▶ _Do this_: Extract the listing in its entirety, keeping each line identical to the original.

** Start of Supplied material **

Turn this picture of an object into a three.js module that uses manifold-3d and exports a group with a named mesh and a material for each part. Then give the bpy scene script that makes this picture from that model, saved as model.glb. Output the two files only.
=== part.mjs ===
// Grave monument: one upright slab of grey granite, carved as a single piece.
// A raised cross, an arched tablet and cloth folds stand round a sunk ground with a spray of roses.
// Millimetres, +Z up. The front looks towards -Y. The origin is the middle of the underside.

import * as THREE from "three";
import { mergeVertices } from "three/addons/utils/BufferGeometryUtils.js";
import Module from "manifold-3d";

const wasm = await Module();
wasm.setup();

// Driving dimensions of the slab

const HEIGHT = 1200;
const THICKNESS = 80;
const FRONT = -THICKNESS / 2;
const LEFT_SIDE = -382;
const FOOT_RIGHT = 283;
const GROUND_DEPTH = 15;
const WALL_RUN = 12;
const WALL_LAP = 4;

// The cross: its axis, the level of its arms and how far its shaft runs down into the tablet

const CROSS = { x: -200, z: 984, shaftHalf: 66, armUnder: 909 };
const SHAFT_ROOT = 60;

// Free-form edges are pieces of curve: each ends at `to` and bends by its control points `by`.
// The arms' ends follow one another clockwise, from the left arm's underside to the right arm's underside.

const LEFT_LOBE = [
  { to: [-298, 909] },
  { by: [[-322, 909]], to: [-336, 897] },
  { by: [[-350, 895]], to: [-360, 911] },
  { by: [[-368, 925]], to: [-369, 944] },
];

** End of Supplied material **

▶ _The solution_:
Turn this picture of an object into a three.js module that uses manifold-3d and exports a group with a named mesh and a material for each part. Then give the bpy scene script that makes this picture from that model, saved as model.glb. Output the two files only.
=== part.mjs ===
// Grave monument: one upright slab of grey granite, carved as a single piece.
// A raised cross, an arched tablet and cloth folds stand round a sunk ground with a spray of roses.
// Millimetres, +Z up. The front looks towards -Y. The origin is the middle of the underside.

import * as THREE from "three";
import { mergeVertices } from "three/addons/utils/BufferGeometryUtils.js";
import Module from "manifold-3d";

const wasm = await Module();
wasm.setup();

// Driving dimensions of the slab

const HEIGHT = 1200;
const THICKNESS = 80;
const FRONT = -THICKNESS / 2;
const LEFT_SIDE = -382;
const FOOT_RIGHT = 283;
const GROUND_DEPTH = 15;
const WALL_RUN = 12;
const WALL_LAP = 4;

// The cross: its axis, the level of its arms and how far its shaft runs down into the tablet

const CROSS = { x: -200, z: 984, shaftHalf: 66, armUnder: 909 };
const SHAFT_ROOT = 60;

// Free-form edges are pieces of curve: each ends at `to` and bends by its control points `by`.
// The arms' ends follow one another clockwise, from the left arm's underside to the right arm's underside.

const LEFT_LOBE = [
  { to: [-298, 909] },
  { by: [[-322, 909]], to: [-336, 897] },
  { by: [[-350, 895]], to: [-360, 911] },
  { by: [[-368, 925]], to: [-369, 944] },
];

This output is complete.